For a while now Stan has consistently given Djoker trouble.

He took Novak to 5 in Australia 13.
He took Novak to 5 in US 13.
He Beat Novak in Australia 14.
Beat Novak again FO 15.

As far as I'm concerned, this was far from a one-off.


----------



## Dustin

Skilmarilion said:


> For a while now Stan has consistently given Djoker trouble.
> 
> He took Novak to 5 in Australia 13.
> He took Novak to 5 in US 13.
> He Beat Novak in Australia 14.
> Beat Novak again FO 15.
> 
> As far as I'm concerned, this was far from a one-off.


I don't think it was a one-off either. I just said he plays like this from "time to time". I know his history of raising his game to that extraordinary level but 90% of the time he's not even close to what he was yesterday. For instance, last year he lost in the 1st round of the French.


----------



## Vaneyes

Stan the Man's for real. He's gone to the next level. Ferrer, Tsonga, Federer, Nadal, Murray can't get it done. For the forseeable future, we'll see more battles with Stan and Joker, and they'll be the ones dividing most of the serious hardware.


----------



## Avey

WHY DID I JUST FIND THIS THREAD NOW?!

So, Wimbledon coming up -- actually, it is like here. Thoughts?

Mine:

Djoker has to face Wawrinka (assuming) again. I like Wawrinka there. Though, Raonic has been playing well -- I mean, does he beat Stan? I doubt it. But Raonic / Djokovic would be an interesting match.

Berdych vs. Federer : 5-6 over the past decade. Interesting. I bet the latter, though. Big Berdych fan, however, because I find him incredibly entertaining. Cannot describe why. But I do.

I refuse to think Rafa is finished. Bad couple years, sure, but Federer, at least _success_ wise, fits into a similar boat. Different reasons for losing -- age is a factor, I know -- but Nadal cannot be done, not yet, can he?

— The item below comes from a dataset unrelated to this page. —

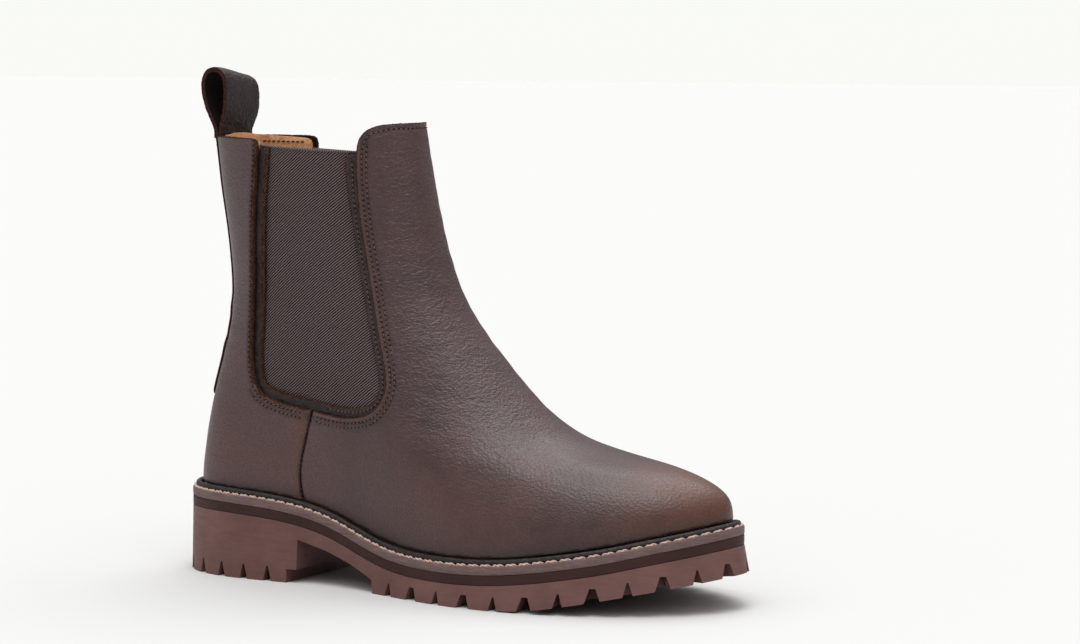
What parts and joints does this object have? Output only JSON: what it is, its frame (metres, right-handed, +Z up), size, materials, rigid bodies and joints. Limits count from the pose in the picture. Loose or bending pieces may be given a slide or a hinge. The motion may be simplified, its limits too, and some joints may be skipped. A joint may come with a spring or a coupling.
{
  "type": "chelsea boot",
  "caption": "Right ankle boot with elastic side gores, a welted lug sole and a pull loop that tilts; the back of the shaft leans back to let a foot in.",
  "frame": {"origin": "middle of the footprint on the ground plane, under the centre of the bounding box", "axes": "+X from heel to toe, +Z up, -Y towards the outer side of the right foot"},
  "size_m": [0.2909, 0.1094, 0.2416],
  "materials": {
    "outsole_rubber": "matte moulded rubber, rosewood brown",
    "midsole_rubber": "matte dark brown rubber",
    "welt_strip": "matte taupe welting",
    "welt_thread": "twisted pale beige thread",
    "cork": "pressed cork",
    "steel": "spring steel strip",
    "board": "insole leather board",
    "foam": "foamed rubber",
    "lining_leather": "smooth tan leather",
    "leather_dark_brown": "pull-up leather, dark brown, pebbled, soft sheen",
    "strap_leather": "darker brown leather with raw edges",
    "facing_leather": "leather strip with raw orange-brown edges",
    "elastic_webbing": "diagonal ribbed elastic webbing, taupe on near black",
    "stiffener": "fibre stiffener"
  },
  "bodies": {
    "foot": {"outsole": "outsole_rubber", "midsole": "midsole_rubber", "welt": "welt_strip", "rand_bead": "welt_strip", "welt_stitching": "welt_thread", "bottom_filler": "cork", "shank": "steel", "insole_board": "board", "footbed_foam": "foam", "sock_liner": "lining_leather", "vamp": "leather_dark_brown", "quarter_lateral": "leather_dark_brown", "quarter_medial": "leather_dark_brown", "backstay_foot": "strap_leather", "gore_facing_lateral": "facing_leather", "gore_facing_medial": "facing_leather", "gore_lateral": "elastic_webbing", "gore_medial": "elastic_webbing", "vamp_lining": "lining_leather", "heel_lining": "lining_leather", "heel_counter": "stiffener", "toe_puff": "stiffener"},
    "shaft_back": {"shaft_quarter_lateral": "leather_dark_brown", "shaft_quarter_medial": "leather_dark_brown", "shaft_lining": "lining_leather", "backstay": "strap_leather", "pull_loop_tail": "strap_leather"},
    "loop": {"pull_loop": "strap_leather"}
  },
  "joints": [
    {"name": "shaft_opening", "type": "hinge", "parent": "foot", "child": "shaft_back", "pos_m": [-0.1235, 0, 0.118], "axis": [0, -1, 0], "range_deg": [0, 8], "stiffness_Nm_per_rad": 2.5, "deforming": ["gore_lateral", "gore_medial", "gore_facing_lateral", "gore_facing_medial"]},
    {"name": "pull_loop_tilt", "type": "hinge", "parent": "shaft_back", "child": "loop", "pos_m": [-0.127, 0, 0.2117], "axis": [0, 1, 0], "range_deg": [-40, 55], "stiffness_Nm_per_rad": 0.02}
  ]
}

Whatever, despite that, I like Murray vs. Djokovic. Latter winning. Is that boring? Sorry.

Personal: Huge Rafa fan (may put off others...), and love Monfils style (but not results-based).

WHATEVER WHY DID I NOT KNOW OF A TENNIS FORUM WHAT?!


----------



## Taggart

There's also a dedicated Wimbledon thread -http://www.talkclassical.com/26248-ye-wimbledon-watchers.html


----------



## Vaneyes

This tournament isn't part of the Grand Slam, but the gamesmanship displayed is of a pretty high order. Fine and suspension, I say. 

http://espn.go.com/tennis/story/_/i...ion-nick-kyrgios-mutters-unacceptable-comment


----------



## Pugg

Vaneyes said:


> This tournament isn't part of the Grand Slam, but the gamesmanship displayed is of a pretty high order. Fine and suspension, I say.
> 
> http://espn.go.com/tennis/story/_/i...ion-nick-kyrgios-mutters-unacceptable-comment


At least for a whole season I'd say , although the wife of Murray also is a bit of a stirrer :devil:


----------



## Avey

Vaneyes said:


> This tournament isn't part of the Grand Slam, but the gamesmanship displayed is of a pretty high order. Fine and suspension, I say.
> 
> http://espn.go.com/tennis/story/_/i...ion-nick-kyrgios-mutters-unacceptable-comment


NK is so ridiculous. At first, I found his antics cloying in his want for attention. Then I found him to be somewhat humorous, because all of his show is laughable, not necessarily disgusting or frustrating. All sort of silly.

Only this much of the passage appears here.